Haftarah: Y’hoshua 2:1-24
This week’s haftarah tells the story of the spies sent by Joshua to scout out Jericho, prior to the invasion of the Holy Land by the Israelites. This event is similar to the one ion our parashah. Joshua sent two spies to Jericho, where they stayed at an inn within the city walls, run by Rahab. The king discovered their presence and he sent for Rahab and asked her to turn the two men in. Rahab covered for the men telling the king they had already left. She actually hid them on her rooftop. Rahab told the men that the people in the city were afraid of the Israelites impending attack because they knew G-d was with them. She told them she knew G-d was going to give them the land. Rahab asked to be remembered and spared with her family when the Israelites attacked.

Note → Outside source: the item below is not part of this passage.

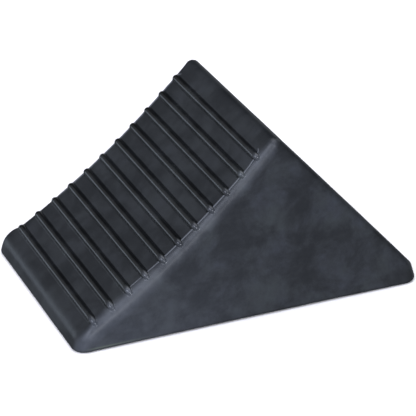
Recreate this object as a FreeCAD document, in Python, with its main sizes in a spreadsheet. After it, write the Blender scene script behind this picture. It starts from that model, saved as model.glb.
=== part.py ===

She was told to tie a scarlet thread and hang it from her window. This would be a symbol that her home was a safe haven. She helped the men escape via a rope out her window and she told them how to hide if needed. The spies returned, and Rahab and her family were spared. We can see the similarity of the red thread in the window and the blood on the lentils of the doors during Pesach (Passover). Rahab was obedient as were the Israelites. Her home was symbolically covered by the blood of a Messiah that was yet to physically appear, but was already present.
B’rit Chadashah: Hebrews 3:7-19
This passage gives us New Testament confirmation of what G-d said and did in the parashah. There is little need for detailed explanation beyond the literal word. There is a point of no return. The Ruach confirms this fact. “Watch out brothers, so that there will not be in any one of you an evil heart lacking trust, which could lead you to apostatize (fall away) from the living G-d. Instead, keep exhorting each other every day, as long as it is called Today, so that none of you will become hardened by the deceit of sin. For we have become sharers in the Messiah, provided however, that we hold firmly to the conviction we began with, right through until the goal is reached” (Heb. 3:12-14). John 14:12 reads “Yes, indeed! I tell you that whosoever trusts in me will also do the works I do! John 14:15 reads “If you love me, you will keep my commands.” In John 15:9 Yahshua tells us that “If you keep my commands, you will stay in my love.” John 14:21 reads “Whoever has my commands and keeps them (7-fold witness in Revelation), is the one who loves me, and the one who loves me will be loved by my Father, and I will love him and reveal myself to him. “John 14:24 reads “Someone who doesn’t love me doesn’t keep my words.”
Moving to Heb. 3:18-19: And to whom was it that he swore that they would not enter his rest? those who were disobedient.” So, we see that they were unable to enter because of lack of trust. If by chance we need to define trust and validate the term as an action verb, Hebrews chapter 11 provides 18 examples I encourage you to read and contemplate for your additional understanding.